Re: FTS comments

Jonathan Robie <jonathan.robie@datadirect-technologies.com> writes:

> This has come up a number of times. Here's my opinion: the semantics
> of "close match" for a structure can be highly application-dependent,
> and it's not clear to me whether there is an approach to approximate
> structural match that will work at all well across a variety of
> structures from different application areas.  For instance, in this
> case, is a car a close match if the price is too high, or is that an
> absolute criterion for the user? To get useful results, it may be the
> case that the user really does need to let us know, in some way, which
> criteria to relax. There may be literature or products that tell us
> that we actually know how to do this well in the general case - do you
> know of any that we might want to look at?

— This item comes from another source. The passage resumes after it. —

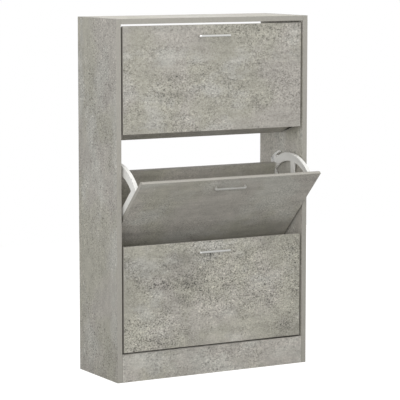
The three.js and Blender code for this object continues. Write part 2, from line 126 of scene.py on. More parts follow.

The situation is quite the same as a full-text query where the user
has entered, say, ten words.  Which of the words is most important?

It's the same problem.

One way to approach it is to provide a weighted-sum operator in the
query language (that's what we did for XIRQL).  Then users can say
0.3 * color=red + 0.7 * price<10,000; or they can swap the
coefficients.  (This example was not intended to conform to any
particular syntax, I hope you can understand what I meant.)

Another way to approach it is to use what IR people would call idf:
suppose that there is only one red car in the whole collection.  Then
maybe it should come out first even if it violates the price
condition.  (One red car in the whole collection ==> low "document
frequency" ==> high "inverse document frequency".)

Still another way to approach it is to use relevance feedback: using
the weighted sum operation, we guess some coefficients and present
results to the user.  The user tells us which cards he likes.  We use
that information to tune the coefficients.

(Relevance feedback for fact conditions is still an open research
issue, AFAIK.  Maybe if the user consistently marks convertibles as
being highly interesting, then we should introduce a new condition
into the query, asking for convertibles?)


Maybe I should make one thing explicit: I am not thinking about a
Boolean point of view.  Maybe you consider a car to be red or not
red, and that's it.  For me, it's more or less red.  (This is a
somewhat silly example, but you could include color similarities,
then it would make more sense.  And for other conditions such as
price<10,000 it's clear that the condition can be fulfilled to
different degrees.)

So for each of the basic query conditions (let's consider color=red
and price<10,000 as the basic conditions) there is a degree of it
being fulfilled, and these degrees are then combined.

Fuzzy logic aficionados say that any car belongs to the result set in
a lesser or higher degree, friends of probabilities (I'm one of them)
say that there is a lower or higher probability of the car being
relevant to the information need of the user.  But as long as there
is a number of some kind that can be interpreted as the score or
degree or probability, then I'll be happy :-)

-- 
A preposition is not a good thing to end a sentence with.

Received on Tuesday, 1 April 2003 07:31:58 UTC